Le sang des hommes remplaça le vin de la vigne, à jamais. Il passa du plaisir des sens à la nécessité vitale et gagna l’immortalité.
Sa conscience, engourdie par la boue tiède qui l’ensevelissait, flottait dans ce passé dont il avait oublié l’épaisseur temporelle. Seule la nostalgie vague des ceps en foule et le regret diffus des vins de Nuits émergeaient. La profondeur de l’espace et la clepsydre qui pleurait lentement le temps n’étaient plus que souvenirs, translucides comme sang anémié. Vlad Likhyi avait traversé les siècles, et les agitations spasmodiques des humains l’avaient grassement nourri. Dans l’Ordre Secret des Succubes Infernaux, il était un Maître désormais, qui assurait comme un métronome cruel la perpétuation de la race. Les empyreumes des sangs, souillés par le feu et les bitumes qui fondaient sous la chaleur du désert, se faisaient entêtants. Omniscient, Vlad savait que Mouammar, l’abracadabrant bédouin d’opérette était prédestiné, et qu’il le rejoindrait bientôt au royaumes des Démons. Du tréfonds des abîmes pandémoniaques, la voix douce de l’Architecte des Abominations susurrait qu’il lui revenait de droit d’anathématiser au plus vite le sinistre impétrant. Son séjour Asiatique le laissait sur sa faim et les petits êtres jaunes, qu’il pressait d’un croc distrait, n’avaient pas la puissance épaisse, savoureuse et nourrissante des sangs orientaux dont il raffolait. La nostalgie des grands crus d’antan, qui n’avait pas faibli, rythmait encore son destin…
Sur les mâts brisés des navires japonais lacérés par les mâchoires démesurées du cataclysme marin, les corbeaux, crachats noirs sur le paysage désolé que la neige épaisse peine à adoucir, attendent patiemment le moment de déchiqueter les viandes putréfiées à venir…
Vlad s’est matérialisé au sommet d’une dune, ronde comme la hanche dodue d’une pucelle innocente. Sous le dôme de jais du ciel sans lune, les étoiles brillent comme des yeux maléfiques, et clignotent arythmiques, sur l’argent étanche de l’armure protectrice qu’il a définitivement adoptée.
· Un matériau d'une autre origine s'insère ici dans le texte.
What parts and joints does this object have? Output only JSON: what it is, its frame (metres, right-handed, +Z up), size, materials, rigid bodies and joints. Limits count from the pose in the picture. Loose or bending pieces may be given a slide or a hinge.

Derrière le plomb translucide de la visière fuligineuse, ses yeux de citrine sale rutilent.
Debout, jambes écartées sous le velarium qui prolonge sa tente, le Guide Suprême caresse sa légion d’honneur et sourit….
Bien écrit…même si le sujet ne me sied guère, cette fois…:-/
Merci maîtresse ! Suis content, j’ai la moyenne…
Attention Christian, tu deviens (lady) Gaga avec ce steack haché !
Une apparté : Philippe Faury (à Chavanay) réalise un Côte Rôtie Reviniscence de toute beauté
Amitiés
Bruno
Vraiment rien à voir avec cette sinistre brailleuse tendance mode ado prépubère.
Quant aux Côtes Roties de Faury, dès que j’économise suffisament j’en achète une 37.5.
Salut Bruno.
Comme Armelle Vautrot: un peu dur le sujet, pourtant, tu en as écrit des bien corsés, mais là, les petits seins sanguinolents de Dimitri Tsikalov, sont un pur plaisir pour l’œil….et il perdurent plus que de coutume sur ta 1ère page. Je suis sûr que tu prends un malin plaisir à nous les exposer.
Michel.
Oui j’aime bien que ça saigne sur ma page, comme un écho du monde ambiant. L’homme reste un steack pour l’homme. La préhistoire perdure…
Texte inspiré par l’image ?
Toujours cette imagination foisonnante. J’aime bien ce sujet aussi, à dose homéopathique s’entend.
Mais qui êtes-vous ? Ces pseudos pfffff.